Challenge - Return the listing below in full, with every line exactly as it is.

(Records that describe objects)
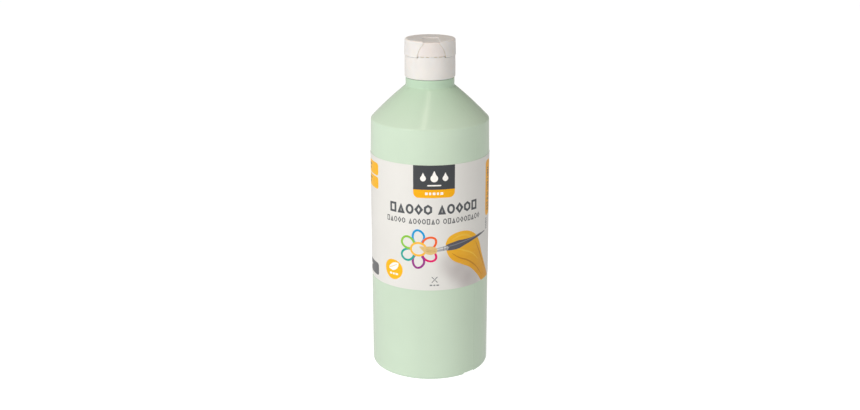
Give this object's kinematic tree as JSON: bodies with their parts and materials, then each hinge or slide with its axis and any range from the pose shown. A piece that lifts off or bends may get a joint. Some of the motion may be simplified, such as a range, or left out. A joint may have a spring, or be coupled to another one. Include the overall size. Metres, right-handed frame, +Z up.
{
  "type": "poster paint bottle",
  "caption": "Round squeeze bottle of pale green poster paint with a conical shoulder, a wrap label and a white screw cap whose hinged lid flips open over the pouring spout.",
  "frame": {"origin": "middle of the foot, on the surface that the bottle stands on", "axes": "+Z up along the bottle's axis; -Y is the front, with the middle of the label and the lid's hinge; +X to the right seen from the front"},
  "size_m": [0.068, 0.068, 0.1923],
  "materials": {
    "bottle_plastic": "satin blow-moulded polyethylene, slightly translucent",
    "paint": "wet, opaque pale green paint",
    "label_film": "printed white film with a soft sheen",
    "washer_foam": "off-white foam",
    "cap_plastic": "satin white moulded polypropylene"
  },
  "bodies": {
    "bottle": {"bottle_shell": "bottle_plastic", "paint": "paint", "wrap_label": "label_film"},
    "seal": {"sealing_washer": "washer_foam"},
    "cap": {"cap_base": "cap_plastic", "hinge_film": "cap_plastic"},
    "lid": {"flip_lid": "cap_plastic", "hinge_strap": "cap_plastic"}
  },
  "joints": [
    {"name": "cap_lift", "type": "slide", "parent": "bottle", "child": "seal", "axis": [0, 0, 1], "range_m": [0, 0.01121]},
    {"name": "cap_turn", "type": "hinge", "parent": "seal", "child": "cap", "pos_m": [0, 0, 0.175], "axis": [0, 0, 1], "range_deg": [0, 1260]},
    {"name": "lid_hinge", "type": "hinge", "parent": "cap", "child": "lid", "pos_m": [0, -0.0144, 0.18377], "axis": [1, 0, 0], "range_deg": [0, 140], "deforming": ["hinge_film"]}
  ],
  "couplings": [
    {"joint": "cap_lift", "follows": "cap_turn", "m_per_rad": 0.0005093}
  ]
}
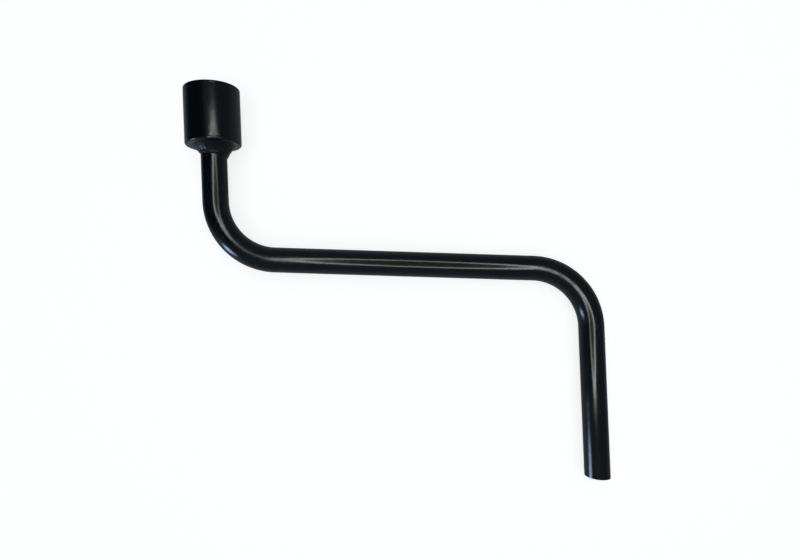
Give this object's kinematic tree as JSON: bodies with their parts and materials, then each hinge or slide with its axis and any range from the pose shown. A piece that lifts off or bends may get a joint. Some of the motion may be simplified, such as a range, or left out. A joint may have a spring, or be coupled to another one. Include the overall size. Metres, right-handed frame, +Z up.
{
  "type": "lug wrench",
  "caption": "Crank-shaped lug wrench: a round steel bar bent into an offset crank, with a hexagon socket welded on one end, painted gloss black.",
  "frame": {"origin": "centre of the socket's mouth, on the drive axis", "axes": "+Y out of the socket's mouth along the drive axis, +X from the drive axis towards the grip, +Z square to the plane of the crank; the wrench lies flat with +Z up"},
  "size_m": [0.2289, 0.2244, 0.03],
  "materials": {
    "bar_paint": "gloss black enamel on a drawn steel bar, with a slight orange peel, small nibs and slightly duller patches",
    "socket_paint": "gloss black enamel on turned steel, worn to bare steel inside the hexagon",
    "weld_paint": "gloss black enamel over the ripples of a fillet weld"
  },
  "bodies": {
    "root": {"handle_rod": "bar_paint", "socket": "socket_paint", "weld_bead": "weld_paint"}
  },
  "joints": []
}
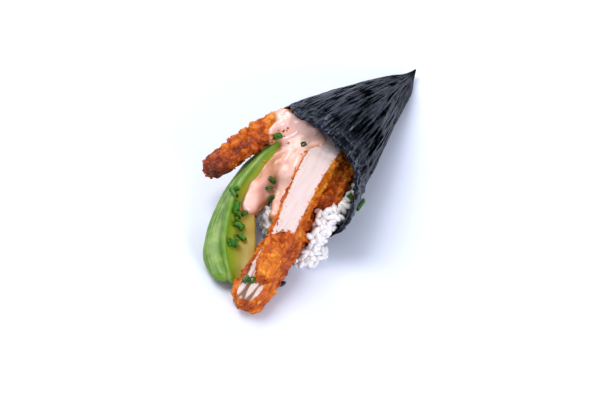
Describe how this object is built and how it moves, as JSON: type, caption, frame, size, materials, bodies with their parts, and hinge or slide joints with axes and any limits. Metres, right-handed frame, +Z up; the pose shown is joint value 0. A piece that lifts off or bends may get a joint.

Finished answer -
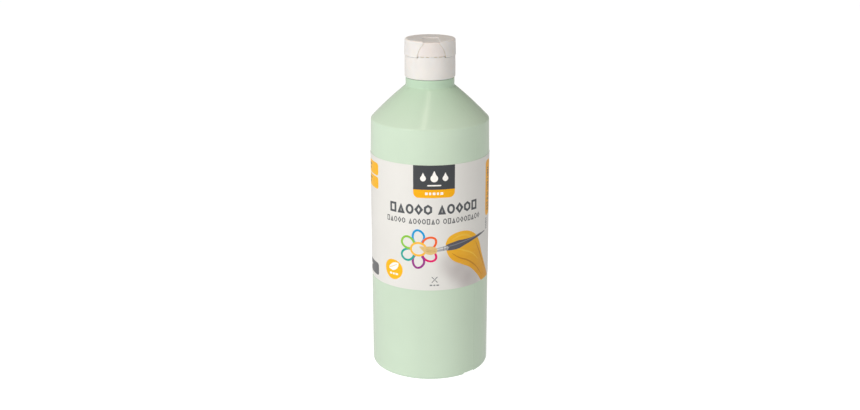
Give this object's kinematic tree as JSON: bodies with their parts and materials, then each hinge or slide with its axis and any range from the pose shown. A piece that lifts off or bends may get a joint. Some of the motion may be simplified, such as a range, or left out. A joint may have a spring, or be coupled to another one. Include the overall size. Metres, right-handed frame, +Z up.
{
  "type": "poster paint bottle",
  "caption": "Round squeeze bottle of pale green poster paint with a conical shoulder, a wrap label and a white screw cap whose hinged lid flips open over the pouring spout.",
  "frame": {"origin": "middle of the foot, on the surface that the bottle stands on", "axes": "+Z up along the bottle's axis; -Y is the front, with the middle of the label and the lid's hinge; +X to the right seen from the front"},
  "size_m": [0.068, 0.068, 0.1923],
  "materials": {
    "bottle_plastic": "satin blow-moulded polyethylene, slightly translucent",
    "paint": "wet, opaque pale green paint",
    "label_film": "printed white film with a soft sheen",
    "washer_foam": "off-white foam",
    "cap_plastic": "satin white moulded polypropylene"
  },
  "bodies": {
    "bottle": {"bottle_shell": "bottle_plastic", "paint": "paint", "wrap_label": "label_film"},
    "seal": {"sealing_washer": "washer_foam"},
    "cap": {"cap_base": "cap_plastic", "hinge_film": "cap_plastic"},
    "lid": {"flip_lid": "cap_plastic", "hinge_strap": "cap_plastic"}
  },
  "joints": [
    {"name": "cap_lift", "type": "slide", "parent": "bottle", "child": "seal", "axis": [0, 0, 1], "range_m": [0, 0.01121]},
    {"name": "cap_turn", "type": "hinge", "parent": "seal", "child": "cap", "pos_m": [0, 0, 0.175], "axis": [0, 0, 1], "range_deg": [0, 1260]},
    {"name": "lid_hinge", "type": "hinge", "parent": "cap", "child": "lid", "pos_m": [0, -0.0144, 0.18377], "axis": [1, 0, 0], "range_deg": [0, 140], "deforming": ["hinge_film"]}
  ],
  "couplings": [
    {"joint": "cap_lift", "follows": "cap_turn", "m_per_rad": 0.0005093}
  ]
}
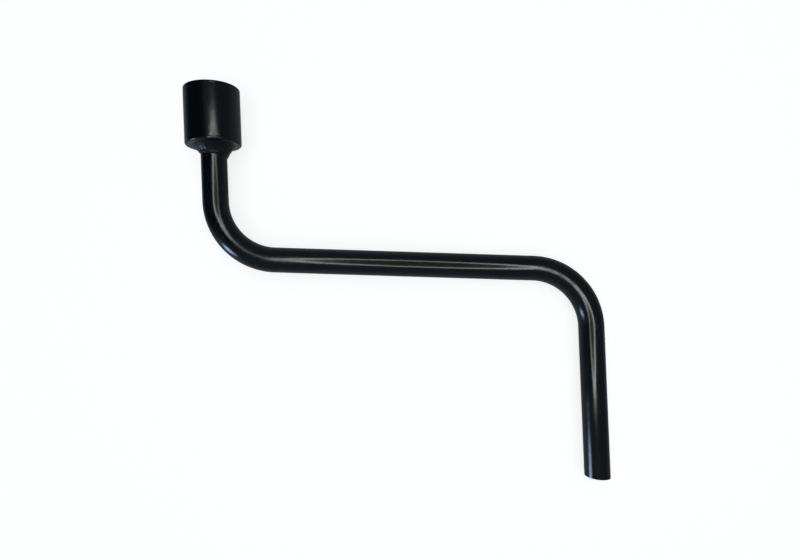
Give this object's kinematic tree as JSON: bodies with their parts and materials, then each hinge or slide with its axis and any range from the pose shown. A piece that lifts off or bends may get a joint. Some of the motion may be simplified, such as a range, or left out. A joint may have a spring, or be coupled to another one. Include the overall size. Metres, right-handed frame, +Z up.
{
  "type": "lug wrench",
  "caption": "Crank-shaped lug wrench: a round steel bar bent into an offset crank, with a hexagon socket welded on one end, painted gloss black.",
  "frame": {"origin": "centre of the socket's mouth, on the drive axis", "axes": "+Y out of the socket's mouth along the drive axis, +X from the drive axis towards the grip, +Z square to the plane of the crank; the wrench lies flat with +Z up"},
  "size_m": [0.2289, 0.2244, 0.03],
  "materials": {
    "bar_paint": "gloss black enamel on a drawn steel bar, with a slight orange peel, small nibs and slightly duller patches",
    "socket_paint": "gloss black enamel on turned steel, worn to bare steel inside the hexagon",
    "weld_paint": "gloss black enamel over the ripples of a fillet weld"
  },
  "bodies": {
    "root": {"handle_rod": "bar_paint", "socket": "socket_paint", "weld_bead": "weld_paint"}
  },
  "joints": []
}
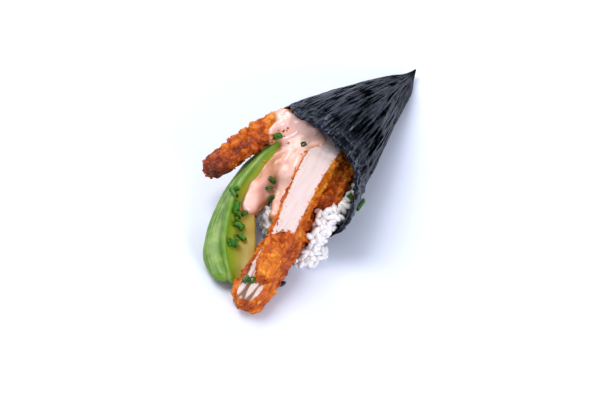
Describe how this object is built and how it moves, as JSON: type, caption, frame, size, materials, bodies with their parts, and hinge or slide joints with axes and any limits. Metres, right-handed frame, +Z up; the pose shown is joint value 0. A piece that lifts off or bends may get a joint.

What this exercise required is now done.